Google reports an uptick of 1 percent for women. Blacks and Hispanics have gained 2 percent and 3 percent respectively yet still make up only 5 percent combined of the company's workforce. Google's male majority is unchanged at 70 percent.

These numbers come into sharp focus when considering the demographics of the nation. Half the country is and will be female, white male birthrates continue to decline, and in just 28 years minorities will become the majority in the U.S. While Google is ahead of the rest of Silicon Valley with even less workforce diversity, it remains woefully behind the nation's demographic curve.

Facebook has decided to implement the N.F.L.'s "Rooney Rule" that a minority must be interviewed for open executive positions. Both data and the experiences of Fortune 500 companies and universities across America tell us that many of these interventions do not work, as minorities are often included on the front end of recruitment and systematically excluded on the back end. It's an old story with a long history of failure outside the N.F.L.

So, what's going wrong? Silicon Valley isn't treating workforce diversity as the business crisis it is.

Granted, Silicon Valley is investing in programs to attract women and minorities to the technology field, engender good will, and increase workforce diversity through pipeline development. But there continues to be a lack of urgency to change.

When it comes to diversity, Silicon Valley needs a heavy dose of disruptive innovation -- an intentional infusion of uncertainty into a static situation to foster change.

Disruptive innovation is not concerned with political correctness. Neither is it bound by organizational systems, tribes or cultures. Instead, the aim is to break the frameworks that hold back change and progress so that new spaces of opportunity may be opened.

While there are many ways to practice disruptive innovation, I recommend these five for starters.

1. One company in Silicon Valley should declare a diversity talent acquisition war, which will shake up the rest of the industry. It should recruit minority talent from competitors and wherever it is available. It should start by diversifying its board and executive leadership team to help it gain credibility, traction and improved outcomes.

2. Be willing to jettison some of the dominant workforce through attrition for the sake of diversity. Some will say this is Affirmative Action. Perhaps it is. I see it as saving companies from their own biases and lack of courage to create new platforms for sustainability.

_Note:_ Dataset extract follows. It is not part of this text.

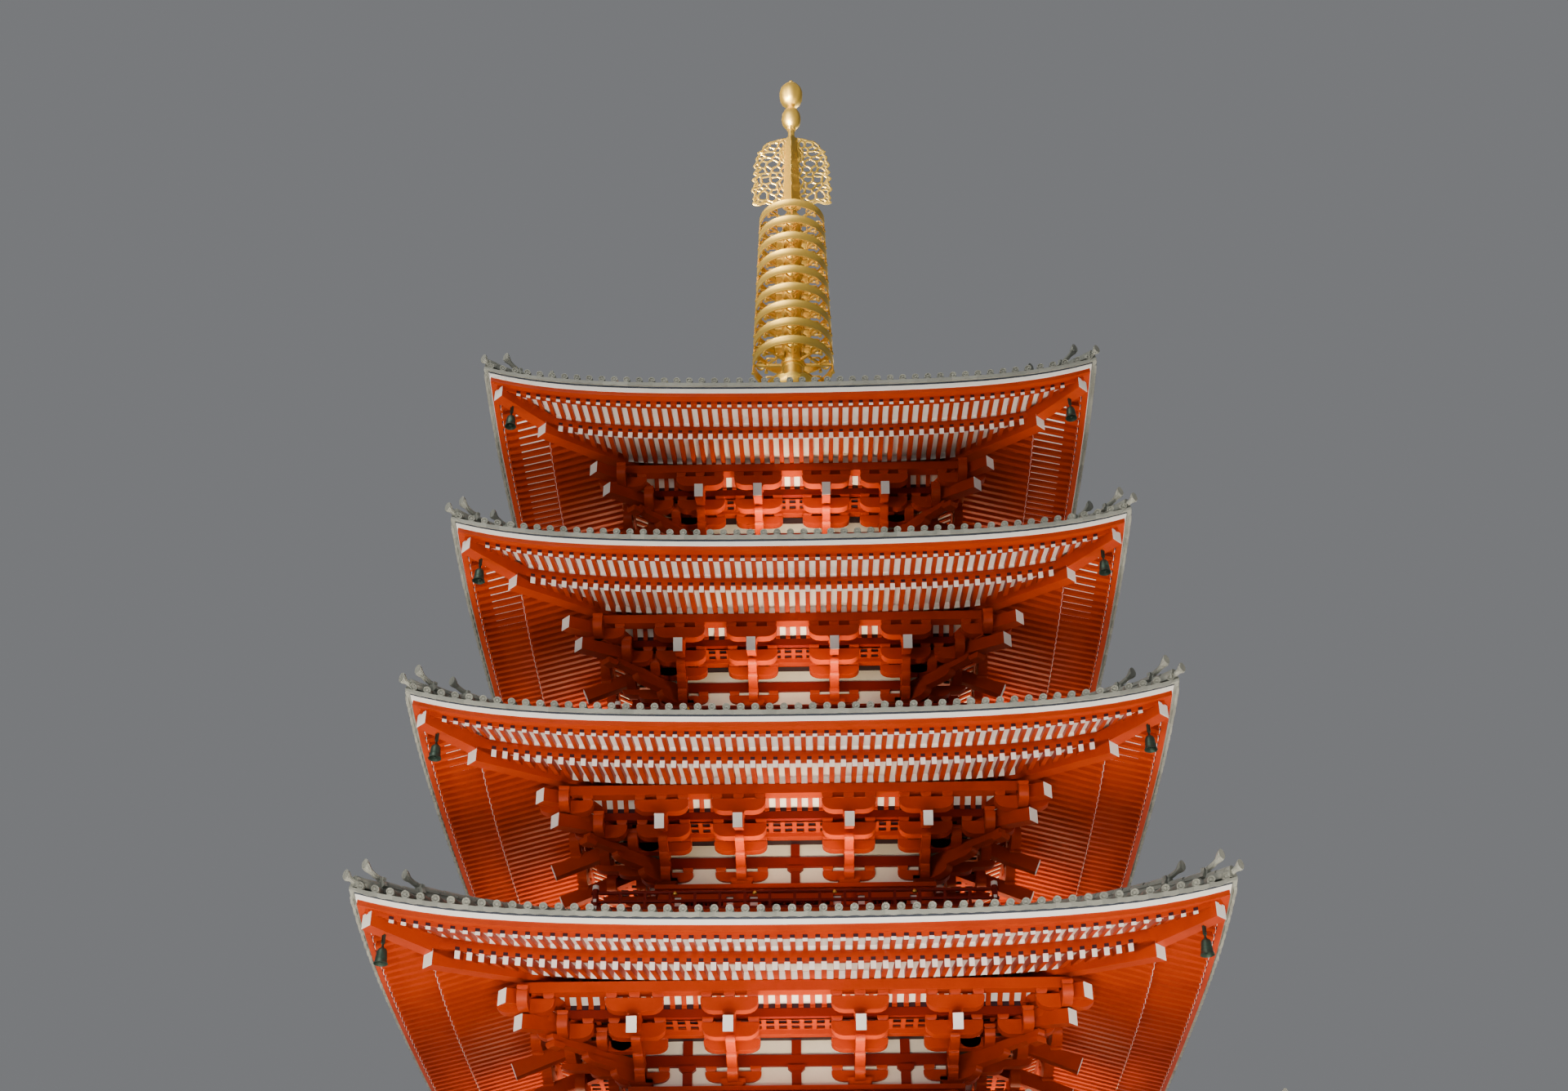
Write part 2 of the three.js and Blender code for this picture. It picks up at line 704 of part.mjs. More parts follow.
// A corner ridge that follows the hip, stepped near its foot.
function cornerRidge(level, degrees) {
  const { reach, eave } = STOREYS[level];
  const foot = reach + RIDGE_START;
  const head = RIDGE_INSET + (level === TOP ? SPIRE.box : STOREYS[level + 1].body + BALCONY_REACH);
  const line = RIDGE_ROWS.map((u, i) => {
    const half = foot + (head - foot) * u;
    const { z, lift } = roofSurface(level, half);
    return { d: half * Math.SQRT2, z: eave + z + lift * CORNER_RISE, high: RIDGE_HIGH[i] };
  });
  const outline = [
    ...line.map(({ d, z }) => [d, z - RIDGE_SINK]),
    ...line.reverse().map(({ d, z, high }) => [d, z + high]),
  ].reverse();
  return radialPlate(outline, RIDGE_WIDE, 0, degrees);
}

// Floor slab that runs out as a balcony, on a base frame, with posts and three rails.
function balconyOf(level) {
  const { body, floor } = STOREYS[level];
  const outer = body + BALCONY_REACH;
  const slab = squareBlock(outer, floor - SLAB_THICK, floor);
  const skirt = body + SKIRT_REACH;
  const foot = floor - SLAB_THICK - SKIRT_DROP + GAP / PITCH;
  const side = body + RAIL_SIDE;
  const pieces = [slab, plainRing(skirt - SKIRT_THICK, skirt, foot, floor - SLAB_THICK / 2)];
  for (const z of [RAIL_MID, RAIL_TOP]) {
    pieces.push(plainRing(side - RAIL_THICK / 2, side + RAIL_THICK / 2, floor + z - RAIL_THICK, floor + z));
  }
  const posts = [];
  const low = at(floor - POST_SINK);
  for (let i = 0; i < POSTS_PER_SIDE; i += 1) {
    const x = -side + (2 * side * i) / POSTS_PER_SIDE;
    const top = at(floor + (i === 0 ? CORNER_POST_TOP : POST_TOP));
    const half = i === 0 ? CORNER_POST_HALF : POST_HALF;
    posts.push(box(at(x - half), at(-side - half), low, at(x + half), at(-side + half), top));
  }
  pieces.push(...onEachSide(posts));
  return joined(pieces);
}

// Stone terrace with a plinth under the tower.
function podium() {
  return joined([
    squareBlock(TERRACE_HALF, 0, TERRACE_TOP),
    squareBlock(TERRACE_HALF + COPING_OUT, TERRACE_TOP - COPING_HIGH, TERRACE_TOP),
    squareBlock(PLINTH_HALF, TERRACE_TOP - PLINTH_SINK, STOREYS[0].floor),
  ]);
}

// A straight flight up the front of the terrace, between two cheek walls.
function frontSteps() {
  const start = TERRACE_HALF + COPING_OUT + GAP / PITCH;
  const riser = TERRACE_TOP / STEP_COUNT;
  const outline = [];
  for (let i = 0; i < STEP_COUNT; i += 1) {
    const nosing = start + STEP_TREAD * (STEP_COUNT - i);
    outline.push([nosing, riser * i], [nosing, riser * (i + 1)]);
  }
  outline.push([start, TERRACE_TOP], [start, 0]);
  const flight = radialPlate(outline, 2 * STEPS_HALF, 0, 0);
  const foot = start + STEP_TREAD * STEP_COUNT + CHEEK_FOOT;
  const cheek = [
    [start, 0],
    [foot, 0],
    [foot, CHEEK_FOOT_HIGH],
    [start + CHEEK_HEAD, TERRACE_TOP + CHEEK_RISE],
    [start, TERRACE_TOP + CHEEK_RISE],
  ];
  const aside = STEPS_HALF + CHEEK_THICK / 2 - CHEEK_LAP;
  const cheeks = [-aside, aside].map((x) => radialPlate(cheek, CHEEK_THICK, x, 0));
  return joined([flight, ...cheeks]);
}

// Closed double doors in a ground floor doorway, as one panel with a frame.
function doorOf(side) {
  const { body, bay, floor } = STOREYS[0];
  const bottom = floor + GROUND.sill + (2 * GAP) / PITCH;
  const top = floor + GROUND.lintel - GAP / PITCH;
  const half = bay - GROUND.jamb - GAP / PITCH;
  const leaf = box(at(-half), at(-body - DOOR_THICK), at(bottom), at(half), at(-body + DOOR_THICK), at(top));
  const [out, inside] = [at(-body - DOOR_RAIL_OUT), at(-body + DOOR_RAIL_IN)];
  const rails = [bottom, (bottom + top - DOOR_RAIL_HIGH) / 2, top - DOOR_RAIL_HIGH].map((z) =>
    box(at(-half), out, at(z), at(half), inside, at(z + DOOR_RAIL_HIGH)),
  );
  return joined([leaf, ...rails].map((piece) => turned(piece, side * 90)));
}

// A turned piece on the tower's axis from a profile of [radius, height] above its foot, in pitches.
function turnedPiece(profile, foot, segments) {
  const points = profile.map(([r, z]) => new THREE.Vector2(at(r), at(foot + z)));
  return new THREE.LatheGeometry(points, segments).rotateX(Math.PI / 2);
}

// Square base, inverted bowl and lotus under the spire.
function spireBase() {
  const low = STOREYS[TOP].eave + TOP_ROOF_RISE + GAP / PITCH;
  const top = low + SPIRE.boxHigh;
  return joined([
    squareBlock(SPIRE.box, low, top),
    squareBlock(SPIRE.box + SPIRE.capOut, top - SPIRE.capSink, top + SPIRE.capHigh),
    turnedPiece(BOWL, top + SPIRE.capHigh, BOWL_SEGMENTS),
  ]);
}

// Nine rings with four spokes each on a tapering pole.
function spireRings() {
  const eave = STOREYS[TOP].eave;
  const low = TOP_ROOF_RISE + SPIRE.boxHigh + SPIRE.capHigh + BOWL_HIGH + (2 * GAP) / PITCH;
  const pole = [
    [0, low],
    [POLE_LOW, low],
    [POLE_HIGH, SPIRE.ringHigh + POLE_END],
    [SPIRE.mast, SPIRE.ringHigh + POLE_TAPER],
    [SPIRE.mast, SPIRE.mastTop],
    [0, SPIRE.mastTop],
  ];
  const pieces = [turnedPiece(pole, eave, POLE_SEGMENTS)];
  for (let i = 0; i < SPIRE.rings; i += 1) {
    const share = i / (SPIRE.rings - 1);
    const z = eave + SPIRE.ringLow + (SPIRE.ringHigh - SPIRE.ringLow) * share;
    const radius = SPIRE.radiusLow + (SPIRE.radiusHigh - SPIRE.radiusLow) * share;
    const inner = radius - RIM_DEEP;
    const rim = [
      [inner, -RIM_HALF],
      [radius, -RIM_HALF],
      [radius, RIM_HALF],
      [inner, RIM_HALF],
      [inner, -RIM_HALF],
    ];
    pieces.push(turnedPiece(rim, z, RIM_SEGMENTS));
    const [far, wide, tall] = [at(radius - SPOKE_INSET), at(SPOKE_HALF), at(SPOKE_HALF_HIGH)];
    const spokes = box(-far, -wide, at(z) - tall, far, wide, at(z) + tall);
    for (const angle of SPOKE_ANGLES) pieces.push(turned(spokes, angle));
  }
  return joined(pieces);
}

// Four flame-shaped plates about the pole.
function spireFlames() {
  const { inner, foot, high, thick } = FLAMES;
  const low = STOREYS[TOP].eave + FLAMES.low;
  const bore = SPIRE.mast + COLLAR.play / PITCH;
  const shape = new THREE.Shape();
  shape.moveTo(at(inner), at(low));
  shape.lineTo(at(foot), at(low));
  for (const { control, end } of [FLAME_BELLY, FLAME_TIP]) {
    shape.quadraticCurveTo(at(control[0]), at(low + control[1]), at(end[0]), at(low + end[1]));
  }
  shape.lineTo(at(inner), at(low + high));
  const plate = new THREE.ExtrudeGeometry(shape, {
    depth: at(thick),
    bevelEnabled: false,
    curveSegments: FLAME_SEGMENTS,
  });
  plate.rotateX(Math.PI / 2);
  plate.translate(0, at(thick / 2), 0);
  const sleeve = [
    [bore, -COLLAR.lap],
    [COLLAR.foot, -COLLAR.lap],
    [COLLAR.head, high + COLLAR.lap],
    [bore, high + COLLAR.lap],
    [bore, -COLLAR.lap],
  ];
  return joined([turnedPiece(sleeve, low, POLE_SEGMENTS), ...onEachSide([plate])]);
}

// Ball and pointed jewel at the tip.
function spireJewels() {
  const foot = STOREYS[TOP].eave + SPIRE.mastTop + GAP / PITCH;
  return solidOf(turnedPiece(JEWELS, foot, JEWEL_SEGMENTS));
}

const pagoda = new THREE.Group();

// Adds one named mesh to the group.
function place(name, solid, material) {
  const mesh = new THREE.Mesh(geometryOf(solid), material);
  mesh.name = name;
  pagoda.add(mesh);
}

place("podium", podium(), greyStone);
place("front_steps", frontSteps(), greyStone);
["front", "right", "back", "left"].forEach((side, i) => place(`${side}_door`, doorOf(i), darkTimber));
STOREYS.forEach((storey, level) => {
  const name = `storey_${level + 1}`;
  if (level > 0) place(`${name}_balcony`, balconyOf(level), paintedTimber);
  place(`${name}_walls`, wallsOf(level), paintedTimber);
  place(`${name}_brackets`, bracketsOf(level), paintedTimber);
  place(`${name}_eaves`, eavesOf(level), paintedTimber);
  place(`${name}_roof`, roofOf(level), greyTile);
  ["front_right", "back_right", "back_left", "front_left"].forEach((corner, i) => {
    place(`${name}_bell_${corner}`, bellOf(storey, CORNERS[i]), darkBronze);
  });
});
place("spire_base", spireBase(), giltBronze);
place("spire_rings", spireRings(), giltBronze);
place("spire_flames", spireFlames(), giltBronze);
place("spire_jewels", spireJewels(), giltBronze);

export default pagoda;
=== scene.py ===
"""Looks of a five-storey pagoda, a 1:2 scale model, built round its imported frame.

Sizes are in rafter pitches, the module that the tower is set out with, and become metres when a piece is
finished. The tower's axis is X = Y = 0, the front faces -Y and the ground is Z = 0.
"""

import json
import logging
import math
from dataclasses import dataclass
from enum import Enum

import bmesh
import bpy
import numpy as np
from mathutils import Matrix, Vector
from mathutils.geometry import delaunay_2d_cdt

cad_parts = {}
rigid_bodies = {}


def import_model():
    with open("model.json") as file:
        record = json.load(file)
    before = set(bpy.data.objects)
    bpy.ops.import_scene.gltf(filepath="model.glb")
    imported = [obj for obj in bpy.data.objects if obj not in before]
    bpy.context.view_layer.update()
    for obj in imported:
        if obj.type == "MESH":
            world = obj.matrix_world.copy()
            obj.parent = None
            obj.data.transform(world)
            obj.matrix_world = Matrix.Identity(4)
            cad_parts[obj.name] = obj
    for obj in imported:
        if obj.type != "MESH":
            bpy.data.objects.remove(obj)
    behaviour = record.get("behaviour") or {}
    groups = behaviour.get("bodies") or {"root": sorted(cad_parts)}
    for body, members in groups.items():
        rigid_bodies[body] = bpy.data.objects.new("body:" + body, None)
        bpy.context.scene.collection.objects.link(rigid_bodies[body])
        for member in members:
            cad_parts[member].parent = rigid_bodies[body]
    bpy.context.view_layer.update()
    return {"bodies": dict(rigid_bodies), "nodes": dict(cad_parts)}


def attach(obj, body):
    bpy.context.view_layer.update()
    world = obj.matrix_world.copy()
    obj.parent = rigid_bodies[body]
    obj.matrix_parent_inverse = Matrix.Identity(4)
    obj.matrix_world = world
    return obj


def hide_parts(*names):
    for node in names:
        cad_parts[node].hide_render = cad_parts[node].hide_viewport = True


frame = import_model()

LOG = logging.getLogger("pagoda")
PITCH = 0.13
SIDES = 4
DIAGONAL = math.sqrt(2)
CORNERS = {"front_right": 45, "back_right": 135, "back_left": 225, "front_left": 315}
TOWER_BODY = "tower"

# Upward curve of the eaves: the corner rise and the shares of a flat and a sharp curve in it.
CORNER_RISE = 2.6
FLAT_SHARE = 0.38
SHARP_SHARE = 0.62
SHARP_POWER = 5
LIFT_POWER = 1.5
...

3. Shift from cultural competence to cultural resonance by making room for the intersectionality of race, gender and society in the workplace -- permitting people to bring their whole selves to work. Go beyond a focus on corporate culture to a focus on the cultural complexities of your people.

4. Hold executives accountable by attaching diversity goals to compensation. To some executives, money makes diversity matter when it does not otherwise.

5. Create company-branded centers of excellence in urban neighborhoods to inspire children and adults to embrace technology as a vocation and your company as a potential employer or business partner.

Here are five keys that I believe are fundamental to achieving workforce diversity in Silicon Valley and across America.

1. Be bold. Don't follow the crowd or the past. Disruptive innovation on your terms is the key.

2. Be courageous. Transformations require risks, disruption to the status quo, and periods of disequilibrium. Stay the course.

3. Don't play around. Go all-in, not merely with money but with self-critical actions. Start from the inside.

4. Focus on workforce diversity as a business issue rather than a social contract. Workforce diversity is not just about race and gender. It's about engaging workers to optimize their potential in the execution of their duties.

5. See diversity not merely as differences but as expressions of excellence, creativity and innovation.

Disruptive innovation is hardly new to Silicon Valley. Cloud computing and social media were disruptive technologies that changed the world. Silicon Valley now needs a disruptive operational technology that breaks down its self-made barriers to diversity and ensures the continued growth and success of the technology industry.